When You Can't Count On Numbers

Aug. 30, 2017
How can 70% (OEE) be superior to a “world-class” rating of 90%?

Grade school math teachers are fond of saying that numbers can’t lie. Maybe so, but they can be misleading.

In the case of manufacturing, it is a common standard to measure plant productivity by looking at Overall Equipment Effectiveness or OEE. It is measured by looking at how effective a plant is running in the areas of availability, performance and quality. However, holding OEE as the primary metric of success for a plant can be problematic and even short sighted.

Here is a case in point. On one plant’s floor we have a 70% OEE number. On another plant floor we have a “world-class” rating of 90%. It would seem to be an open and shut case that the 90% plant floor is more effective. A closer look shows that just isn’t always the case. Let me explain further.

Aiming for a Target

Pressure is strong from Plant B management to hit a world-class target of 85% or 90% OEE. Achieving that high number is the one, key goal for that plant. Bonuses and incentives have been tied to hitting or surpassing that target, investors or board members are counting on a high number, and plant management careers depend on it. The result is an infusion of stress and worry among workers and managers, which increases and compounds the stress.

The 90% Plant B should have seen the problem. Further analysis revealed that the site spent countless hours analyzing and justifying what things should impact their OEE calculation. In order to keep the percentage high, Plant management decided that meetings, changeovers, manpower shortages and total productive maintenance (TPM) activities should all be treated as non-production time. At the same time, they decided to use demonstrated cycle times to calculate OEE instead of using optimal cycle times.  This artificially inflated OEE even further.

You can see the trap. They justified the high number by ignoring vital plant processes and activities. And instead of solving problems along the way, they ignored them in the name of better final numbers. The problems were allowed to fester and grow.

Measured Improvement

Plant A reporting 70% OEE, on the other hand, has a different outlook. This company’s executives understand the key to true success is surfacing and focusing on the problems as they arise in real time. They set goals based on improvement and the number of problems solved.

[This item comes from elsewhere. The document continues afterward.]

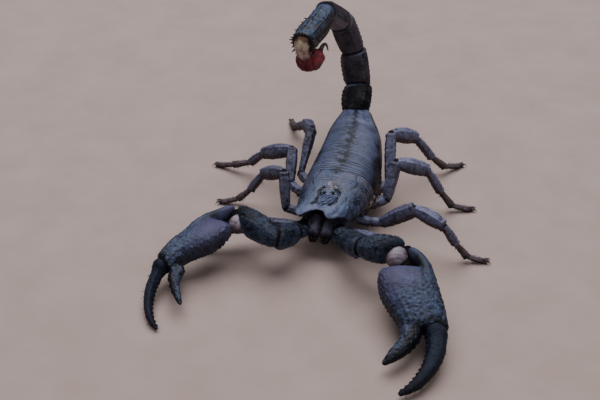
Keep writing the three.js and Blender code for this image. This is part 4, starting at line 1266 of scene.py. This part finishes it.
def hand_form(node, claw, palm, sides, start, end):
    """The palm, its outer lobe and the fixed finger as one smooth skin."""
    wrist, along, flat, back = palm
    inner, outer, low, high = sides
    s, inset = stations(end - start, 80, (1.8, 2.2))
    s = start + s
    lower = 1 - 0.22 * (1 - ramp(s, start, start + 6))
    centre_o, centre_n = (inner(s) + outer(s)) / 2, (low(s) + high(s) * lower) / 2
    half_o, half_n = (outer(s) - inner(s)) / 2 - inset * 0.9, (high(s) * lower - low(s)) / 2 - inset
    angle, o, n = ring_offsets(half_o, half_n, 110, 2.5)
    slant = claw.slant * (1 - ramp(s, start, start + 5))
    grid = (
        wrist + ((s[:, None] + slant[:, None] * o)[..., None] * along)
        + (centre_o[:, None] + o)[..., None] * flat + (centre_n[:, None] + n)[..., None] * back
    )
    body = closed_tube(grid)
    # The outer lobe runs back past the wrist.
    wide = outer(7.0) / 8.4
    shift = claw.lobe_back * np.array([1, 0.6, 0, 0, 0, 0])
    lobe = [[*placed(palm, u - far, f * wide, v), w, h] for (u, f, v, w, h), far in zip(LOBE, shift)]
    lobe = swept(np.array(lobe), back, 60, 44, squareness=2.2, ends=(0.8, 0.8))
    root = measure(triangles(node), wrist + along * 24.6, along, back)[0]
    fixed = walk(node, root, along, back, 0.7, 6)
    fixed[:, 3:] *= claw.finger
    w, h = fixed[0, 3:]
    lead = [*(root - along * claw.behind + flat * claw.out), w * claw.full, h * 1.12]
    fixed = np.vstack([lead, [*root, w * 1.08, h * 1.04], fixed])
    finger = swept(fixed, back, 90, 60, squareness=2.2, ends=(0.6, 0.25))
    points, quads = fused([body, lobe, finger], HAND_VOXEL)
    points = relaxed(points, quads, 0.5 * (1 - ramp((points - wrist) @ along, 27.5, 31.0)), HAND_ROUNDS)
    return relaxed(points, quads, np.full(len(points), 0.3), 3), quads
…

In their example, an improvement of 10 percentage points in OEE was realized over the past year, moving up their OEE from 60% to 70%. Incentives at Plant A are based on the number of problems solved and improvement percentage points, period. The final number isn’t the final goal; improvement is.

Unlike at Plant B, Plant A is taking an aggressive approach in how they achieve improvement. They look at every second of time that the line or process is not running as a lost opportunity. This includes meetings, training, setups, changeover, preventative maintenance, etc. Plant A understands that stopping the line for a team meeting or preventative maintenance is lost time for production. Workers focus on improvements to help decrease the time required to perform preventive maintenance. They conduct efficient and effective team meetings in a timely manner.

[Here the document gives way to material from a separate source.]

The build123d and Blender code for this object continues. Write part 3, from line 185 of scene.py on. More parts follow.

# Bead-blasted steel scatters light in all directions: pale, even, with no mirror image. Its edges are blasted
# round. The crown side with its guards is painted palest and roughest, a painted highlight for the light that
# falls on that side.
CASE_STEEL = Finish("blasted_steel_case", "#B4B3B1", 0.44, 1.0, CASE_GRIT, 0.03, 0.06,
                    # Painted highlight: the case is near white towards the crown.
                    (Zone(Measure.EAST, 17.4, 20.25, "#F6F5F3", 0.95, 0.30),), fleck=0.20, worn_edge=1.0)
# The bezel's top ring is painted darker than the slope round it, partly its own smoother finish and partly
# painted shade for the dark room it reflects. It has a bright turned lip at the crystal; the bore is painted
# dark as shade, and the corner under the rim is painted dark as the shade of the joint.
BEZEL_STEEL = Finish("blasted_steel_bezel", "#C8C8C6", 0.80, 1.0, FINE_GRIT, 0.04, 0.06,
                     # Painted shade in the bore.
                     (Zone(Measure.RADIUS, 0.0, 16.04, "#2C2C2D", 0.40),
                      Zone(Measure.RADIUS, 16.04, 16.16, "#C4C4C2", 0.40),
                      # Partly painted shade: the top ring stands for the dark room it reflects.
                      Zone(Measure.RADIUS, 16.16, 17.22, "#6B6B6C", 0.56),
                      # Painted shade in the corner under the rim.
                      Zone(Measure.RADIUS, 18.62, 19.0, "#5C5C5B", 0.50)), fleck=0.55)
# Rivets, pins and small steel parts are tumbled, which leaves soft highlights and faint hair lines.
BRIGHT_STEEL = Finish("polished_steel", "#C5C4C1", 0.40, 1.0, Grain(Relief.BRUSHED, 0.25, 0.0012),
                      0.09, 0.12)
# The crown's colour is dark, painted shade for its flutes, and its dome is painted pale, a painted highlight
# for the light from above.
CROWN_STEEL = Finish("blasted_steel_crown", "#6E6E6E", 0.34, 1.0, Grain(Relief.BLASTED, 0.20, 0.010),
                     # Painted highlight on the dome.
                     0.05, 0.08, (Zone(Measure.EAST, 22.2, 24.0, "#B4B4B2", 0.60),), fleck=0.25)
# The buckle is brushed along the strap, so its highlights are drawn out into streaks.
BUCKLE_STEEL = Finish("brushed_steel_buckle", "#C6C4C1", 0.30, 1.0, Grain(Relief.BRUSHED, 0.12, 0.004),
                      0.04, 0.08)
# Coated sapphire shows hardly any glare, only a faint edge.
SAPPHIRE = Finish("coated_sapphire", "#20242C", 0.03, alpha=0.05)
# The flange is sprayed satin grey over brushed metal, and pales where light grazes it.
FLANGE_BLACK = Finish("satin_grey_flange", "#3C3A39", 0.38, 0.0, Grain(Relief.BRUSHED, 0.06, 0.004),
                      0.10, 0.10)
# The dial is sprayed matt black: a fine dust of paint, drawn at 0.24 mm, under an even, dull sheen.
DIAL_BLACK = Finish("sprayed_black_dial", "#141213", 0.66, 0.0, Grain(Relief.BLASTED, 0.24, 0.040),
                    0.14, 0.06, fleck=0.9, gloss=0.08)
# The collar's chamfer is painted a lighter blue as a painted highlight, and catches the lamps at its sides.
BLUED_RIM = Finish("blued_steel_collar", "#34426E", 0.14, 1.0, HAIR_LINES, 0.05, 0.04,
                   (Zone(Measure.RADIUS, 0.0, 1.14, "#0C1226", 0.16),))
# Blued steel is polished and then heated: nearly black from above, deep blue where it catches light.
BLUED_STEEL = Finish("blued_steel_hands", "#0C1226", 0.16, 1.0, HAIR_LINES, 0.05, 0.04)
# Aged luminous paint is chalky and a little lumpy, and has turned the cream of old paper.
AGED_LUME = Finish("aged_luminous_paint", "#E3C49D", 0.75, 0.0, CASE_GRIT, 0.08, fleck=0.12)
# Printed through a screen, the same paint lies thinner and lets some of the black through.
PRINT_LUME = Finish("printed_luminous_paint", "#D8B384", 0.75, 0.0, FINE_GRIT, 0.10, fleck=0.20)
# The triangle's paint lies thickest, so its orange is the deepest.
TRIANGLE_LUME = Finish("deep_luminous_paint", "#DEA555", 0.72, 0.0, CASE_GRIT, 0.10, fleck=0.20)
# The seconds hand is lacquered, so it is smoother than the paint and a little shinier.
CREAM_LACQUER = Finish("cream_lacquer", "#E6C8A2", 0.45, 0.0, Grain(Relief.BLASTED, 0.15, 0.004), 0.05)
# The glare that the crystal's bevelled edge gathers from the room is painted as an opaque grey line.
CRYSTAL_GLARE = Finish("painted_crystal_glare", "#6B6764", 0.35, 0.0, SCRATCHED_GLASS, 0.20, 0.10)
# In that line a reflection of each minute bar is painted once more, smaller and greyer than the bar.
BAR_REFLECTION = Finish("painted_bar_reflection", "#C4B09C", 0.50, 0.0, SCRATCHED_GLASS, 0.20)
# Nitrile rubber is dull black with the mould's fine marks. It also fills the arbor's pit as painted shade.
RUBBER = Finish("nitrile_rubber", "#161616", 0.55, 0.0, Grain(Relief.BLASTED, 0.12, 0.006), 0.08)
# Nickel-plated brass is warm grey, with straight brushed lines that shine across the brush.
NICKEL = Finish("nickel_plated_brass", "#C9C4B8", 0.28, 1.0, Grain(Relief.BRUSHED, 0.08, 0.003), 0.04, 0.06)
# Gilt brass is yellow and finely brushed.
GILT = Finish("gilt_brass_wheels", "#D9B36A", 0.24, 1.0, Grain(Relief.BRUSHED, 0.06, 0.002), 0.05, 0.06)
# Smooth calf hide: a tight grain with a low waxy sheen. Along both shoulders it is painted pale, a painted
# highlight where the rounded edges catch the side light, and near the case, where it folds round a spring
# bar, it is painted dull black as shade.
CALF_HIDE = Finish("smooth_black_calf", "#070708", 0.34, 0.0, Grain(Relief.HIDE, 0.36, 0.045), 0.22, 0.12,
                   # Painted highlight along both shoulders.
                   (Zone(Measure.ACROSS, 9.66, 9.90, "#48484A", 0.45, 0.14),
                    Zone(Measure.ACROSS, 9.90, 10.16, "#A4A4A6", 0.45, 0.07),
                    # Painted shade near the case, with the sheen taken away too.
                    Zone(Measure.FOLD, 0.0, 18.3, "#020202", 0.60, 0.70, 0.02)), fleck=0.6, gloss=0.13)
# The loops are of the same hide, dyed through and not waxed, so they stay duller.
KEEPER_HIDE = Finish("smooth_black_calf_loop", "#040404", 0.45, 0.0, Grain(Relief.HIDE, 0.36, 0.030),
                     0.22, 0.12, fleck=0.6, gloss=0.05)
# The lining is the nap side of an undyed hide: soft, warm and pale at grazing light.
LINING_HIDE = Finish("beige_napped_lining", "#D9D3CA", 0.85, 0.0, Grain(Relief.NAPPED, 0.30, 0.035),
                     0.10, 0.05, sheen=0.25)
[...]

By structuring bonuses and incentives more appropriately to surfacing and solving problems, Plant A workers are always seeking to expose weaknesses in the system or suggesting ways to improve the system.

Shifting the Focus to Fixing Problems

Over many years, OEE has become a key metric for measuring productivity improvement for manufacturers. By setting OEE as the one success metric, OEE numbers are elevated to unreasonable and artificial heights. Manufacturers are trying to hit “world-class” percentage numbers at the expense of overall plant efficiency. In trying to look perfect, they’re focused only on what is working, and often ignoring areas that need improvement.

This leads to a circle of inefficiencies. The pressure to reach high, ever-improving OEE numbers motivates plant managers and workers to over-inflate efficiency results or report only positive data. However, when workers are motivated only to reach high OEE percentages, they are not necessarily improving operations. They might tend to justify not properly reporting all production stoppages, or discount line downtime. There’s no accountability for solving problems.

Instead, manufacturers need to shift focus to finding problems quickly and solving them. By focusing on improvement, you are empowering workers to look for inefficiencies in production and make corrections, instead of asking them to ignore problems in the name of a false narrative about high OEE.

Given a mindset of constantly seeking to improve, plant management can maintain a focus on accuracy and transparency, which leads to more reliable data.  That improved data allows managers to truly solve problems by reducing downtime, scheduling preventative maintenance, and justifying needed capital expenditures.

It’s counterintuitive, but true. Focusing on fixing processes, not just posting numbers, creates a culture of continuous improvement that brings lasting change to the manufacturing floor. When management can see the difference and communicate that difference to its employees, a plant floor can celebrate a culture in which accuracy and truth in their data is encouraged and expected. Instead of a vicious circle of trimming data to meet a pre-determined metric, plants have a virtuous circle where accuracy and truth lead to constant refinement where both the plant and its employees achieve accelerated improvement, more efficiency and, ultimately, greater success.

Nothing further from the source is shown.